Making no attempt to be quiet, Papa-in-Gray, now dressed in a frock-like gray coat—which the kids acknowledged as his preacher garb, for he had told them once he believed himself a messenger, despite his failure to be inducted into a legitimate order—led Luke and Aaron to the door, the fluttering light within assuring them that someone was home, even though the truck Luke had seen earlier was nowhere in sight. Its absence worried him. Where were they if not home? With the Sheriff? The doctor? Luke let his eyes fall to the blade gripped in his father’s right hand, the tip of the ivory handle a pale smudge in the dim light. As a child, he had watched his father sharpening that curved six-inch blade, had marveled at the craftsmanship, but had feared it also, and with good cause. Some years later it would be the instrument they would use on his genitals.
Papa-in-Gray stopped by the door, then turned his head and slowly stepped toward the window.
“He there?” Aaron asked.
Their father leaned his face close to the dusty glass, his shadow sprawling over his sons. His nose brushed the window.
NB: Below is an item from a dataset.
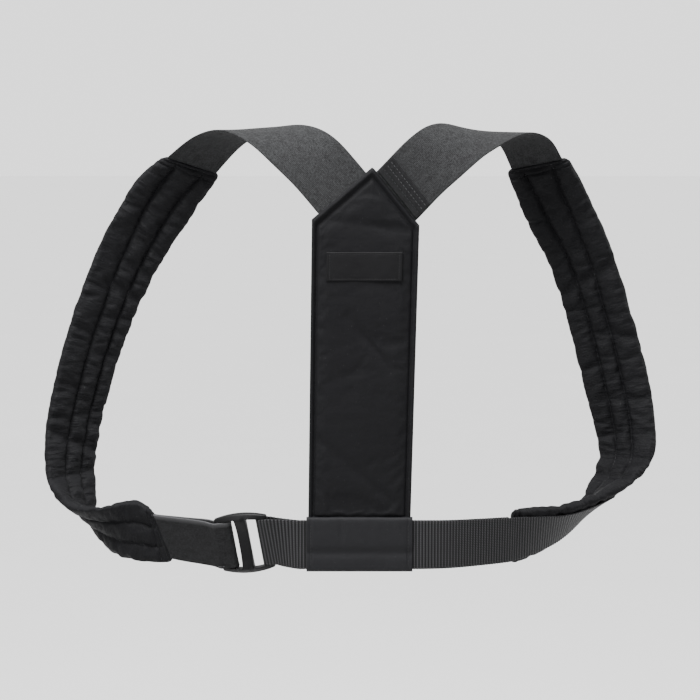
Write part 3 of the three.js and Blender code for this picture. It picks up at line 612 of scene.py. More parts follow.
def makePanel():
    columns = crowded(panel["shoulderWidth"], panel["pitch"])
    nearest = min(range(len(columns)), key=lambda i: abs(columns[i] - peakShare))
    columns[nearest] = peakShare
    rows = crowded(panel["height"] - panel["peakRise"], panel["pitch"])
    mesh = bmesh.new()
    layers = weaveLayers(mesh)
    for faceY in (panelFaceY, panelBackY):
        grid = bmesh.ops.create_grid(mesh, x_segments=len(columns) - 1, y_segments=len(rows) - 1, size=0.5)
        for index, vert in enumerate(grid["verts"]):
            row, column = divmod(index, len(columns))
            u, v = columns[column], rows[row]
            x, z = panelXZ(u, v)
            lap = panel["footLap"] * (1 - smoothstep(z - footZ, 0, panel["lapRun"]))
            vert.co = (x, faceY(u, v), z - lap)
            vert[layers[0]] = x
            vert[layers[1]] = z
            filled = smoothstep(panelEdge(u, z), panel["groove"], panel["sewnTo"])
            vert[layers[2]] = 1 - filled if faceY is panelFaceY else 1
    bmesh.ops.remove_doubles(mesh, verts=mesh.verts[:], dist=1e-6)
    writeWeave(mesh, layers)
    piece = finishPiece("back_panel_cloth", mesh, "panel", ["back_panel"])
    settleCloth(piece, panelSettle)
    soften(piece, 1)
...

“Papa?” Aaron asked, the nervous excitement in his voice infectious. The air grew taut between them; the temporary reprieve the rain had brought banished now. It was balmy, humid, their clothes stuck to their skin, and with the heat came short tempers.
The old man seemed to stiffen, his shadow flinching as if eager to be free of the tension that held its host in thrall. Luke felt something twist inside him. Something was wrong. Even if instinct had failed him, it was compensated for by the sudden rage radiating from his father’s body. Whatever he had seen in there had not agreed with him.